▶ PROMPT
Restate, word for word, every line of the data.

▶ COLLECTED MATERIAL
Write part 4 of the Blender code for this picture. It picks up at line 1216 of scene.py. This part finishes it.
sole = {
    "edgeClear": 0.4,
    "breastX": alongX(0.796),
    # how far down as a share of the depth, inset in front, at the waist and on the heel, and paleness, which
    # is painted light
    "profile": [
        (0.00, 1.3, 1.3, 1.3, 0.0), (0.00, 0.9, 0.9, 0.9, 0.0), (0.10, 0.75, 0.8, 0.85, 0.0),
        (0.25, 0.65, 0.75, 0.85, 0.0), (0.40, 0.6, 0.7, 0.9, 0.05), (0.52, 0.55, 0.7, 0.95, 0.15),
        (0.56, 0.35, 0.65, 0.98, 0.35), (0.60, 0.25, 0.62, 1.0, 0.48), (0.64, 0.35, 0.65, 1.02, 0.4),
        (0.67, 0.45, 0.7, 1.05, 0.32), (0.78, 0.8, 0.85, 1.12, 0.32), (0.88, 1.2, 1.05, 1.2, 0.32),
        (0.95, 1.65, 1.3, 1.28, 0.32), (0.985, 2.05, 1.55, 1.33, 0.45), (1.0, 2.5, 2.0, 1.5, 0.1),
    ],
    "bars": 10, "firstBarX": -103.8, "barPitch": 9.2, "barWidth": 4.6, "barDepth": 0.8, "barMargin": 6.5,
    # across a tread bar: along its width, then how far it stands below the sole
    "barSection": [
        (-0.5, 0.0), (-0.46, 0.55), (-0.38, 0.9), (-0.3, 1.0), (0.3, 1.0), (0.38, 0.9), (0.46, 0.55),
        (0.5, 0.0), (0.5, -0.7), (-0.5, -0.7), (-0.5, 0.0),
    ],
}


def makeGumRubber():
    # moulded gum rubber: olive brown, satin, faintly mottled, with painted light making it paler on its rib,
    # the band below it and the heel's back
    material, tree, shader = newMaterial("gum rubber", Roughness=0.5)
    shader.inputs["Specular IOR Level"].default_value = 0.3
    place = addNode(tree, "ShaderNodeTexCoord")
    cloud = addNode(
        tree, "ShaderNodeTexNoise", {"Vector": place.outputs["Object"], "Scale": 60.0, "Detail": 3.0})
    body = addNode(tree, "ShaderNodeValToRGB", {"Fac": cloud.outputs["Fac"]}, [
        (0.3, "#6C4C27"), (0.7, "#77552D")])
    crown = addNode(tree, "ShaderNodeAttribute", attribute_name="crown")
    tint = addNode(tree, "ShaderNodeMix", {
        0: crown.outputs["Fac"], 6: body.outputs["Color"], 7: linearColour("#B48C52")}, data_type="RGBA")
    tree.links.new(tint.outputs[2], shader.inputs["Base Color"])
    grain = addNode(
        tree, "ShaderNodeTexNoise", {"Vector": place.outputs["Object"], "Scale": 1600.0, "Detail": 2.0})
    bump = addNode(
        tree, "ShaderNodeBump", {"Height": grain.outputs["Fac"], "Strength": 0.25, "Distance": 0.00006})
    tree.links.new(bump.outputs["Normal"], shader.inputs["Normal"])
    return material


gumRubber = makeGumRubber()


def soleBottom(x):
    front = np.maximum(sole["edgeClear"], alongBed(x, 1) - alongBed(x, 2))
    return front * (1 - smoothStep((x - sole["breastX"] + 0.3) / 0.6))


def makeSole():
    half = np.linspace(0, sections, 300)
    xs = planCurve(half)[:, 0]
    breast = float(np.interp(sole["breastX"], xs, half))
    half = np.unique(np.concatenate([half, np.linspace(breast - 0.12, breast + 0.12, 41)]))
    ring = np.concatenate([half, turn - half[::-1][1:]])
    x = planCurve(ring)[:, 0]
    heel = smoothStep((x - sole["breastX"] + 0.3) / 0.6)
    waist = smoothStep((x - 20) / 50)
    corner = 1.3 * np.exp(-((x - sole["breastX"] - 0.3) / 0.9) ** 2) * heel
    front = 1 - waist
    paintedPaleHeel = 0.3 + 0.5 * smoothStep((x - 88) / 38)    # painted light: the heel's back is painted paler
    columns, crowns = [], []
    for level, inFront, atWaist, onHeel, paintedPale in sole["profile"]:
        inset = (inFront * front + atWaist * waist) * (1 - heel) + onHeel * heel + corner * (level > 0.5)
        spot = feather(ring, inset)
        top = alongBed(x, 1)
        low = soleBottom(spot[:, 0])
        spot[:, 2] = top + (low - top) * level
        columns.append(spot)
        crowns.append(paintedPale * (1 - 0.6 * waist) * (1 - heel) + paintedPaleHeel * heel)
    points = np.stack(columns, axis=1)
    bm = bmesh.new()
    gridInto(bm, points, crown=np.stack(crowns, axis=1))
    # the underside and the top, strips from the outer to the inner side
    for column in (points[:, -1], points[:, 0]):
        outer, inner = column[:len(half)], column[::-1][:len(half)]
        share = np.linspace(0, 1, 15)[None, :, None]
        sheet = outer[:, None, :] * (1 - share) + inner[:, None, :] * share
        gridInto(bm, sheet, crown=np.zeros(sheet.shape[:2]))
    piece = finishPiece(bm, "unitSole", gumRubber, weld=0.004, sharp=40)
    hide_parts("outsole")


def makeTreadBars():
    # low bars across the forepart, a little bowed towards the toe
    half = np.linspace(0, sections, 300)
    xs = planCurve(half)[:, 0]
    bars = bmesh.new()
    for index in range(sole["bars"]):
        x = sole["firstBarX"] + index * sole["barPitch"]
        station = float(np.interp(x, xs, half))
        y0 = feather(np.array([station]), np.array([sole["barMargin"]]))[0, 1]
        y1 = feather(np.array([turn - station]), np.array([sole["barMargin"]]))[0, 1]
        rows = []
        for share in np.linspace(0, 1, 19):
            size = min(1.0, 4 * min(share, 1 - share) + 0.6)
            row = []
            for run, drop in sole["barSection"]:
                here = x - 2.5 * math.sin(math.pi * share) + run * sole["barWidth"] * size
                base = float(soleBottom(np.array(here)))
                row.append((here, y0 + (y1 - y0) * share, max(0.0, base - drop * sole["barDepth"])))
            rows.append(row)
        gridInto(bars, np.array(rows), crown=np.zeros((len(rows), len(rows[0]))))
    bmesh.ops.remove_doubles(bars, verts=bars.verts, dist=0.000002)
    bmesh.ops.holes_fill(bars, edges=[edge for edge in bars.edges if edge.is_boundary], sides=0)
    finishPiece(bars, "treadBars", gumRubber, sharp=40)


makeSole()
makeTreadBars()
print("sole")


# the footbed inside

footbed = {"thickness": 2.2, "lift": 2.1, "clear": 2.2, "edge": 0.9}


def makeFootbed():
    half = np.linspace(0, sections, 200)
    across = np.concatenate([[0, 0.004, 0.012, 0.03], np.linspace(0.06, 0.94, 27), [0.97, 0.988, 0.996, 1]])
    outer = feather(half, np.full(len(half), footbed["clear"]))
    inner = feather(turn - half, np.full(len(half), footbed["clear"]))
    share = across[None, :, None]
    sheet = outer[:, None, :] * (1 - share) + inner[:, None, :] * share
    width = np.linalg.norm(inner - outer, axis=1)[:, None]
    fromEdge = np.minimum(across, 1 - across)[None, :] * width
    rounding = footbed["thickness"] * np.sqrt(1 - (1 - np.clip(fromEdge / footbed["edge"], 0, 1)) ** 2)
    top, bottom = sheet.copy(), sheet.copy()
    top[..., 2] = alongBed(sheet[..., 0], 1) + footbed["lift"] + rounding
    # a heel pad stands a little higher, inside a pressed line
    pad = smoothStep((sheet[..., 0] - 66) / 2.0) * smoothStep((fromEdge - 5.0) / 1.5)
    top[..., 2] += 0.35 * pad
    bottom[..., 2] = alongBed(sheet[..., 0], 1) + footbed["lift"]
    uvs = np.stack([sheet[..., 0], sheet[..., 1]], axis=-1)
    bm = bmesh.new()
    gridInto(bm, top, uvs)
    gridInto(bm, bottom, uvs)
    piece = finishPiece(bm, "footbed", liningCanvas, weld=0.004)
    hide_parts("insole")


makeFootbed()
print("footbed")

▶ ANSWER TO THE PROBLEM
Write part 4 of the Blender code for this picture. It picks up at line 1216 of scene.py. This part finishes it.
sole = {
    "edgeClear": 0.4,
    "breastX": alongX(0.796),
    # how far down as a share of the depth, inset in front, at the waist and on the heel, and paleness, which
    # is painted light
    "profile": [
        (0.00, 1.3, 1.3, 1.3, 0.0), (0.00, 0.9, 0.9, 0.9, 0.0), (0.10, 0.75, 0.8, 0.85, 0.0),
        (0.25, 0.65, 0.75, 0.85, 0.0), (0.40, 0.6, 0.7, 0.9, 0.05), (0.52, 0.55, 0.7, 0.95, 0.15),
        (0.56, 0.35, 0.65, 0.98, 0.35), (0.60, 0.25, 0.62, 1.0, 0.48), (0.64, 0.35, 0.65, 1.02, 0.4),
        (0.67, 0.45, 0.7, 1.05, 0.32), (0.78, 0.8, 0.85, 1.12, 0.32), (0.88, 1.2, 1.05, 1.2, 0.32),
        (0.95, 1.65, 1.3, 1.28, 0.32), (0.985, 2.05, 1.55, 1.33, 0.45), (1.0, 2.5, 2.0, 1.5, 0.1),
    ],
    "bars": 10, "firstBarX": -103.8, "barPitch": 9.2, "barWidth": 4.6, "barDepth": 0.8, "barMargin": 6.5,
    # across a tread bar: along its width, then how far it stands below the sole
    "barSection": [
        (-0.5, 0.0), (-0.46, 0.55), (-0.38, 0.9), (-0.3, 1.0), (0.3, 1.0), (0.38, 0.9), (0.46, 0.55),
        (0.5, 0.0), (0.5, -0.7), (-0.5, -0.7), (-0.5, 0.0),
    ],
}


def makeGumRubber():
    # moulded gum rubber: olive brown, satin, faintly mottled, with painted light making it paler on its rib,
    # the band below it and the heel's back
    material, tree, shader = newMaterial("gum rubber", Roughness=0.5)
    shader.inputs["Specular IOR Level"].default_value = 0.3
    place = addNode(tree, "ShaderNodeTexCoord")
    cloud = addNode(
        tree, "ShaderNodeTexNoise", {"Vector": place.outputs["Object"], "Scale": 60.0, "Detail": 3.0})
    body = addNode(tree, "ShaderNodeValToRGB", {"Fac": cloud.outputs["Fac"]}, [
        (0.3, "#6C4C27"), (0.7, "#77552D")])
    crown = addNode(tree, "ShaderNodeAttribute", attribute_name="crown")
    tint = addNode(tree, "ShaderNodeMix", {
        0: crown.outputs["Fac"], 6: body.outputs["Color"], 7: linearColour("#B48C52")}, data_type="RGBA")
    tree.links.new(tint.outputs[2], shader.inputs["Base Color"])
    grain = addNode(
        tree, "ShaderNodeTexNoise", {"Vector": place.outputs["Object"], "Scale": 1600.0, "Detail": 2.0})
    bump = addNode(
        tree, "ShaderNodeBump", {"Height": grain.outputs["Fac"], "Strength": 0.25, "Distance": 0.00006})
    tree.links.new(bump.outputs["Normal"], shader.inputs["Normal"])
    return material


gumRubber = makeGumRubber()


def soleBottom(x):
    front = np.maximum(sole["edgeClear"], alongBed(x, 1) - alongBed(x, 2))
    return front * (1 - smoothStep((x - sole["breastX"] + 0.3) / 0.6))


def makeSole():
    half = np.linspace(0, sections, 300)
    xs = planCurve(half)[:, 0]
    breast = float(np.interp(sole["breastX"], xs, half))
    half = np.unique(np.concatenate([half, np.linspace(breast - 0.12, breast + 0.12, 41)]))
    ring = np.concatenate([half, turn - half[::-1][1:]])
    x = planCurve(ring)[:, 0]
    heel = smoothStep((x - sole["breastX"] + 0.3) / 0.6)
    waist = smoothStep((x - 20) / 50)
    corner = 1.3 * np.exp(-((x - sole["breastX"] - 0.3) / 0.9) ** 2) * heel
    front = 1 - waist
    paintedPaleHeel = 0.3 + 0.5 * smoothStep((x - 88) / 38)    # painted light: the heel's back is painted paler
    columns, crowns = [], []
    for level, inFront, atWaist, onHeel, paintedPale in sole["profile"]:
        inset = (inFront * front + atWaist * waist) * (1 - heel) + onHeel * heel + corner * (level > 0.5)
        spot = feather(ring, inset)
        top = alongBed(x, 1)
        low = soleBottom(spot[:, 0])
        spot[:, 2] = top + (low - top) * level
        columns.append(spot)
        crowns.append(paintedPale * (1 - 0.6 * waist) * (1 - heel) + paintedPaleHeel * heel)
    points = np.stack(columns, axis=1)
    bm = bmesh.new()
    gridInto(bm, points, crown=np.stack(crowns, axis=1))
    # the underside and the top, strips from the outer to the inner side
    for column in (points[:, -1], points[:, 0]):
        outer, inner = column[:len(half)], column[::-1][:len(half)]
        share = np.linspace(0, 1, 15)[None, :, None]
        sheet = outer[:, None, :] * (1 - share) + inner[:, None, :] * share
        gridInto(bm, sheet, crown=np.zeros(sheet.shape[:2]))
    piece = finishPiece(bm, "unitSole", gumRubber, weld=0.004, sharp=40)
    hide_parts("outsole")


def makeTreadBars():
    # low bars across the forepart, a little bowed towards the toe
    half = np.linspace(0, sections, 300)
    xs = planCurve(half)[:, 0]
    bars = bmesh.new()
    for index in range(sole["bars"]):
        x = sole["firstBarX"] + index * sole["barPitch"]
        station = float(np.interp(x, xs, half))
        y0 = feather(np.array([station]), np.array([sole["barMargin"]]))[0, 1]
        y1 = feather(np.array([turn - station]), np.array([sole["barMargin"]]))[0, 1]
        rows = []
        for share in np.linspace(0, 1, 19):
            size = min(1.0, 4 * min(share, 1 - share) + 0.6)
            row = []
            for run, drop in sole["barSection"]:
                here = x - 2.5 * math.sin(math.pi * share) + run * sole["barWidth"] * size
                base = float(soleBottom(np.array(here)))
                row.append((here, y0 + (y1 - y0) * share, max(0.0, base - drop * sole["barDepth"])))
            rows.append(row)
        gridInto(bars, np.array(rows), crown=np.zeros((len(rows), len(rows[0]))))
    bmesh.ops.remove_doubles(bars, verts=bars.verts, dist=0.000002)
    bmesh.ops.holes_fill(bars, edges=[edge for edge in bars.edges if edge.is_boundary], sides=0)
    finishPiece(bars, "treadBars", gumRubber, sharp=40)


makeSole()
makeTreadBars()
print("sole")


# the footbed inside

footbed = {"thickness": 2.2, "lift": 2.1, "clear": 2.2, "edge": 0.9}


def makeFootbed():
    half = np.linspace(0, sections, 200)
    across = np.concatenate([[0, 0.004, 0.012, 0.03], np.linspace(0.06, 0.94, 27), [0.97, 0.988, 0.996, 1]])
    outer = feather(half, np.full(len(half), footbed["clear"]))
    inner = feather(turn - half, np.full(len(half), footbed["clear"]))
    share = across[None, :, None]
    sheet = outer[:, None, :] * (1 - share) + inner[:, None, :] * share
    width = np.linalg.norm(inner - outer, axis=1)[:, None]
    fromEdge = np.minimum(across, 1 - across)[None, :] * width
    rounding = footbed["thickness"] * np.sqrt(1 - (1 - np.clip(fromEdge / footbed["edge"], 0, 1)) ** 2)
    top, bottom = sheet.copy(), sheet.copy()
    top[..., 2] = alongBed(sheet[..., 0], 1) + footbed["lift"] + rounding
    # a heel pad stands a little higher, inside a pressed line
    pad = smoothStep((sheet[..., 0] - 66) / 2.0) * smoothStep((fromEdge - 5.0) / 1.5)
    top[..., 2] += 0.35 * pad
    bottom[..., 2] = alongBed(sheet[..., 0], 1) + footbed["lift"]
    uvs = np.stack([sheet[..., 0], sheet[..., 1]], axis=-1)
    bm = bmesh.new()
    gridInto(bm, top, uvs)
    gridInto(bm, bottom, uvs)
    piece = finishPiece(bm, "footbed", liningCanvas, weld=0.004)
    hide_parts("insole")


makeFootbed()
print("footbed")